More fishing on the Grand Ronde for today with a bright and crisp fall day. I enjoyed the light in the canyon again on this one as with the last. I thought about adding a bit stronger color, but decided it would take away from the the main idea here and 'story' so to speak.
Yesterday was a three painting drag, where I just kept wiping off one panel after another and felt as though my hands, eyes and mind were all working at odds with one another! Oh, that was so discouraging...but, just in the nick of time Carrie Waller posted my interview with her on her blog's Friday Feature today! It reminded me that I'd probably paint again some day- ha! Thanks Carrie! And today I did paint this canyon from the Grande Ronde river in Washington
Cataldo Landscape oil-stretched canvas 20" x 24"
I'm posting the finish to yesterday's landscape painting and I have to say, it's been fun to work larger for a change. A larger painting is difficult to see in a smaller format, but Blogger didn't get along with my trying a large format, so check out the link to view below. I am also posting a detail of the fisherman that you see in the distance below. View & Purchase
These pears are from a tree on Lydia Leister's farm, as with my last post. The leaves were starting to turn and they added to the color harmony of the pears that were still hanging on. I took pictures as I painted today, so I'll be posting a demo of it when I have time to put it all together.
During a tour at Gettysburg, we stopped awhile at Lydia Leister's farm. Lydia was a widow raising six kids on her own, and one of them gone to the war. Her 9 acre farm was everything they had. General Meade commandeered the property to further battle plans and the Leister's had to vacate the property. On her return, every bit of her garden and orchard had been stripped of all food along with much of the portable property in the house which made for the beginnings of a very difficult fall and winter. This is one of the trees in her Orchard.
We've been vacationing to DC and also Gettysburg and it makes me thankful for those people and entities with the vision to put together so many of the countries wonderful treasures. I am at a loss for words when it comes to the visual feast at the National Gallery. Even though I hesitated to try this painting with Canaletto's "Piazza San Marco" on the wall, I also couldn't let myself back away from it. It is a loose rendition, unlike the refined and beautiful surroundings of the great galleries, but my version for today.

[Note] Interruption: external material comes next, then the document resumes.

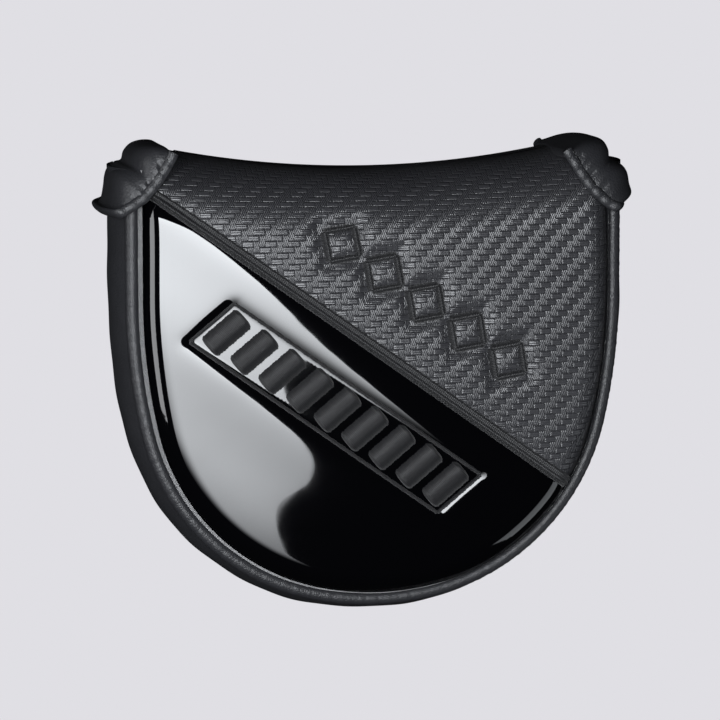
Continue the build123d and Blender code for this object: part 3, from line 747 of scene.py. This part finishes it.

This is my first post of fall color. It's a wonderful twisted old tree on a corner that I pass frequently. And, when it turns each year, it turns my head. The color and shapes are great any time of year, but right now...just the best!
I'm back to fly fishing today as this fisherman releases his catch of the day. It's always interesting to paint water in colors that are not the typical blues and greens. I like these gold tones reflecting part of the foliage above the water and the close up swirly shapes adding movement. So, while keeping the abstract shapes and different color palette it still reads 'water'.
This is the companion piece to yesterday's post and I thought as long as I was posting one, I'd show you the other. I love the red violets with greens and tried to portray a lush view of the vineyards with both paint and rich color.
I posted this on my Daily Painters sites for today and thanks to the question of fellow artist
Julie Ford Oliver (excellent work, go see her! ) I realized it had never been on my blog. It is a painting I had done a while back and it somehow missed the blog world though it was on my website. Anyway, it is one of my favorites for it's color and shapes. Reviewing it makes me want to paint them all over again!
As you can see, I am still enamored with our visit to Mt. Rainier and the beautiful surroundings. This view takes in one of the many trails leading up to the mountain climb. Sometimes, in a painting I crop a hill or mountain really close, so it is a bit looming in the background, as I did here. It seems to make the mountain even larger in the imagining of it.
I am not quite in my regular schedule/groove yet since returning from travels, but this blue watering can helped and I worked with a primary color scheme which was different for me. I saw this cheery little set-up in a garden while on travels to Westport Washington. A fun choice for today's painting.
This is my week for review and this is a situation much like yesterday's painting. I haven't posted it before because I kept questioning what I was seeing. Today, in a fresh look, I cropped it and realized that I had way too much information elsewhere that was irrelevant. It reminded me of being told years ago not to fall in love with one passage to the detriment of the whole. This was a good reminder of that lesson. I touched up a couple shadows and edges, then saw it as a finished statement.
This is one of the many views of Mount Rainier that the park showed us during our brief tour. As with all the national parks I've visited, the trails and roads cut through the loveliest views and done in a way that helps to create a feeling of always being in the heart of the park. Take advantage of these wonderful places when you have the opportunity, you won't be sorry.
This is another landscape from last week's trip to Mt. Rainier. You can see the base of Mt. Rainier in the background, but I've concentrated here on the color of a hillside leading up to it. I've been having fun with thicker paint in recent work and you'll see I have thick strokes particularly in the lighter values and whites. the red orange is Indian Paintbrush mixed with other small flowers.
We've been travelling again, and lucky enough to be with good friends and beautiful views all around. This is in Mt. Rainier National Park, though this particular view is not the great mountain itself. It's up by Paradise Lodge and throughout the park there were wildflowers and some early fall color in both grasses and leaves. I'm looking forward to painting more from the trip this week.
A few days ago I saw a garage sale that had a few bland looking items out for inspection. But in the drive way, under some shady trees, they'd placed colorful pots of flowers with pink and violet 'for sale' stickers in each. They were definitely the bargain of the day and were selling out fast.
Had to come back to some favorites today, which are dusty pink roses. They are a little old fashioned I know, but I put down the thick paint and just went for it. Hope you are having a fun filled and non- laboring Labor Day weekend!
When was the last time you got a letter instead of an email? My friend Judy writes great letters and I know she still has a pen pal with whom she has corresponded for years. It's a nice and personal touch, and I applaud those of you who still write letters. Something I would hate to see go away.